In view of the extreme amount of time and money expended by the parties in their presentation on the merits, it seems reasonable that they should be extended the opportunity of seeking certification under appellate rule 12 before the appeal is dismissed. The district court’s ruling being not final, it is of course subject to rescission or change should the court conclude that the issue of conditional delivery of the deed, or delivery procured by fraud, should be submitted to an advisory jury2 and that perhaps other factual issues determined before the district court reaches a final decision as to what remedy, if any, Pichón should have.
. No difficulty should be encountered here in accepting Pichon’s appeal on the “infrequent harsh case" criteria of Panichella. Having sold her property 6 years ago for $214,000.00, she has not received payments according to the contract, and the entire parcel became encumbered to CMT, which corporation has not released any part of it, nor recognized her claim to the three condominium units or $64,000.00— notwithstanding that CMT appears to have also taken on the obligation and rights of the Pichon-Broekemeier contract. Her asset, if it is hers, is a state of limbo, and she has received a trial court decision restricting her to “damages.”
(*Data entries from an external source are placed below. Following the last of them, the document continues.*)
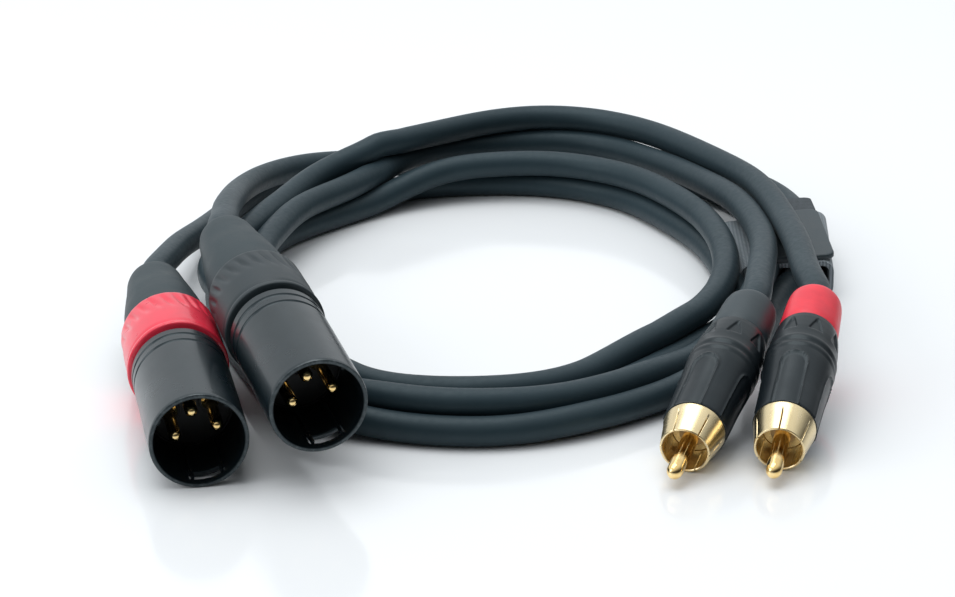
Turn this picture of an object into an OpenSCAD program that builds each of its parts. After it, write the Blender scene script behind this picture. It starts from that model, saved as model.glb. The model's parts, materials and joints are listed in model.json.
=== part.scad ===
// Stereo audio lead: two matched cables, each with a three-pole male plug
// at one end and a phono plug at the other, wound together into an oval
// coil and held by a flat strap. The coil lies on the plane z = 0.

/* [Cable] */
// Outside diameter of each cable
cable_d = 6.0; // [5.5:0.1:6.2]
// Sides of the swept cable
cable_sides = 10; // [8:1:12]

/* [Three-pole plug] */
// Outside radius of the metal shell
xlr_shell_r = 9.5; // [9.3:0.05:9.6]
// Wall thickness of the shell
xlr_wall = 0.9; // [0.7:0.05:1.0]
// Length of the shell from its rim to the neck
xlr_shell_l = 33.6; // [33:0.1:33.8]
// Depth from the rim to the insulator's face
xlr_well = 17; // [15:0.5:18]
// Radius of the circle that the contacts stand on
xlr_pin_circle = 4.1; // [3.9:0.05:4.3]
// Contact radius
xlr_pin_r = 1.2; // [1.1:0.05:1.25]
// Depth from the rim to the contact tips
xlr_tip = 4.3; // [3.5:0.1:6]
// Length of the strain relief boot behind the grip ring
xlr_boot_l = 29.7; // [28:0.1:31]

/* [Phono plug] */
// Radius of the outer contact at its rim
rca_rim_r = 4.9; // [4.7:0.05:5]
// Radius of the centre contact
rca_pin_r = 1.6; // [1.5:0.05:1.65]
// Reach of the centre contact in front of the rim
rca_reach = 8.5; // [7:0.5:10]
// Largest radius of the barrel
rca_barrel_r = 7.2; // [7:0.05:7.3]
// Slots round the outer contact
rca_slots = 6; // [4:1:8]

/* [Strap] */
// Thickness of the strap
strap_t = 1.0; // [0.8:0.1:1.1]
// Radius of the press stud's dimple
stud_r = 5.6; // [4:0.2:6]

/* [Hidden] */
$fn = 64;

cable_r = cable_d / 2;
ring_z0 = 35.1;
ring_z1 = 52.6;
boot_end = ring_z1 + xlr_boot_l;
cap_end = 51;
gap = 0.3;
// where the drawing frame's origin lies in the laid-out coil
org = [2.9, -15, 0];

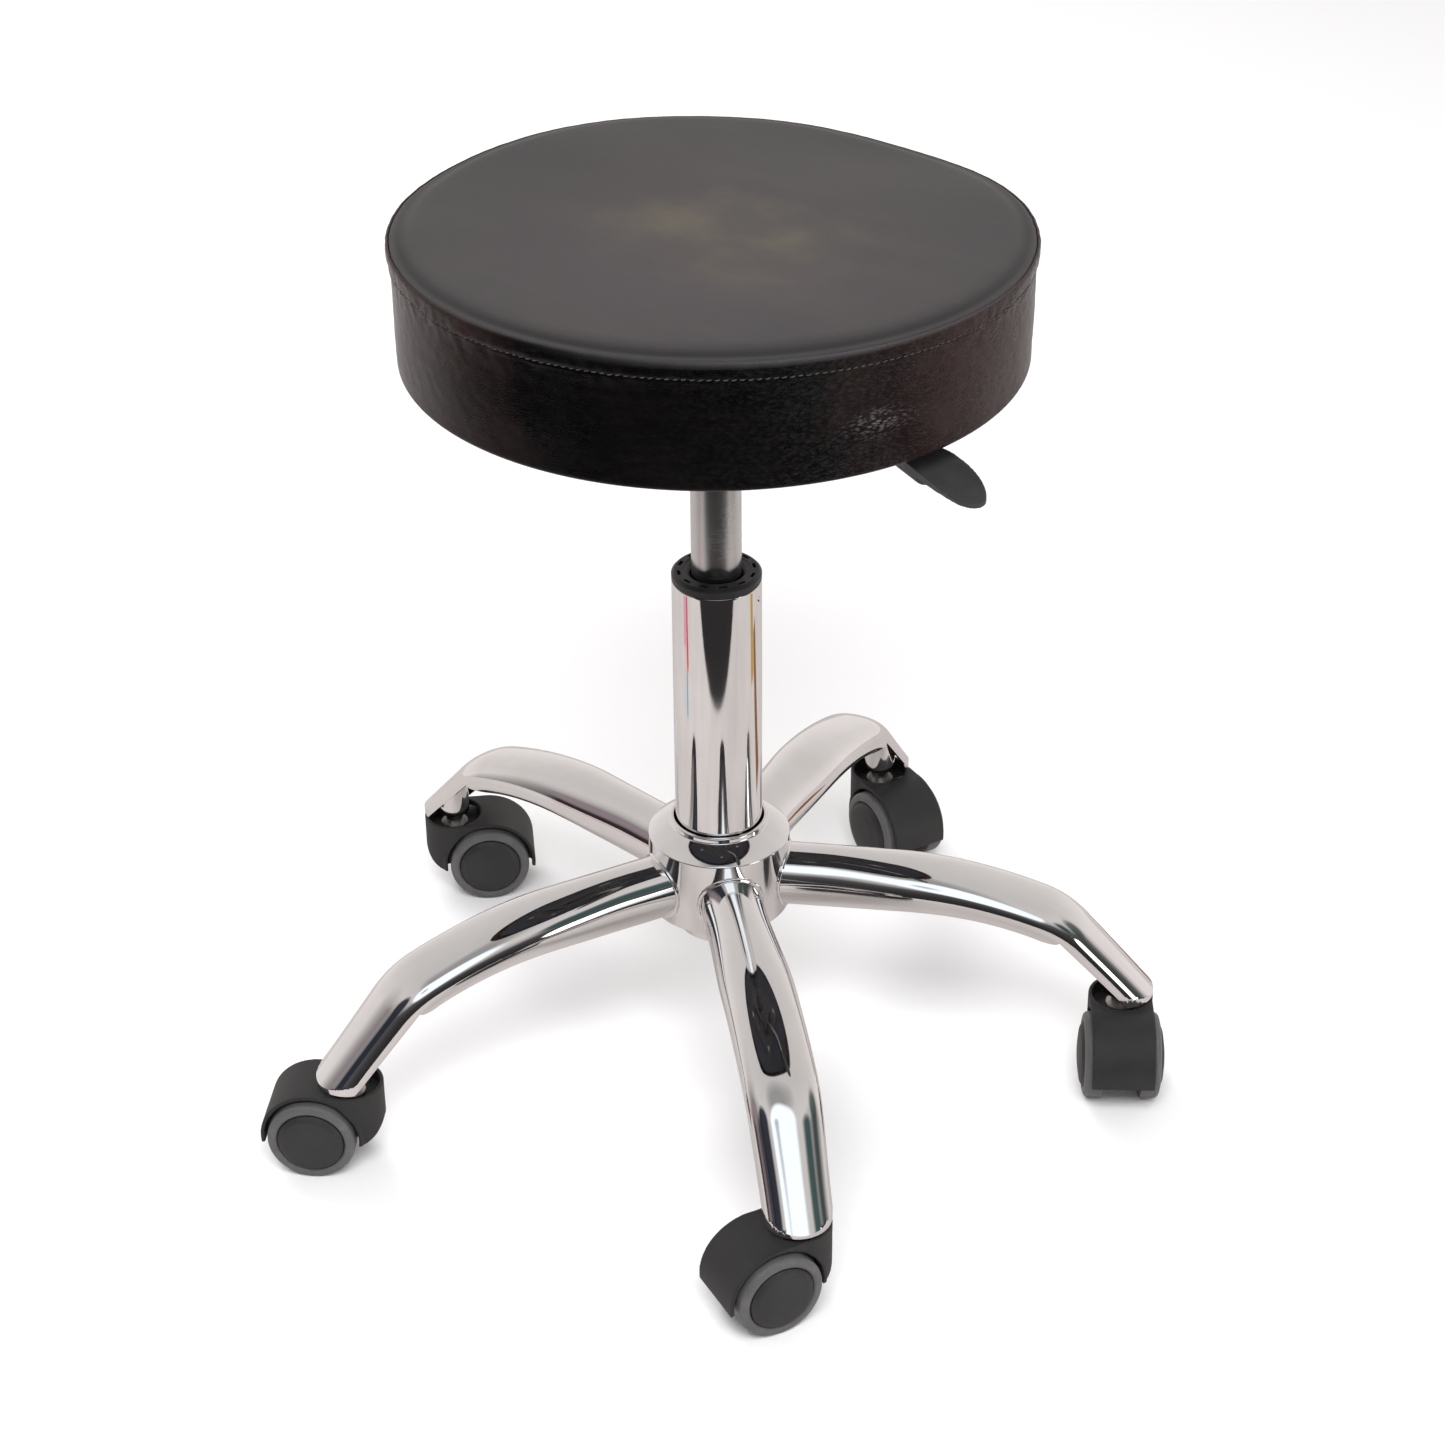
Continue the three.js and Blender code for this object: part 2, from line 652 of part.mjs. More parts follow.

. In my view, Pichon’s action arises out of a contract of sale with Broekemeier, the assignment of Broekemeier’s interest in that contract to CMT, the release of one and one-half acres as per the contract, the consent to encumber the contract property, the default in making payment, and Pichon’s present effort to obtain the remedies of the contract, which to my understanding are equitable. While a demand for jury trial has been made, according to remarks of the trial judge, such a demand would not ordinarily require jury resolution of issues which are essentially equitable. Pichon’s claim for “damages,” as distinguished from her claim to the return of the property or the monies promised her by the contract, is only an alternative remedy being sought in the event that the defendants, or some of them, by their conduct have wrongfully placed her in a position where she cannot enforce her contractual remedies.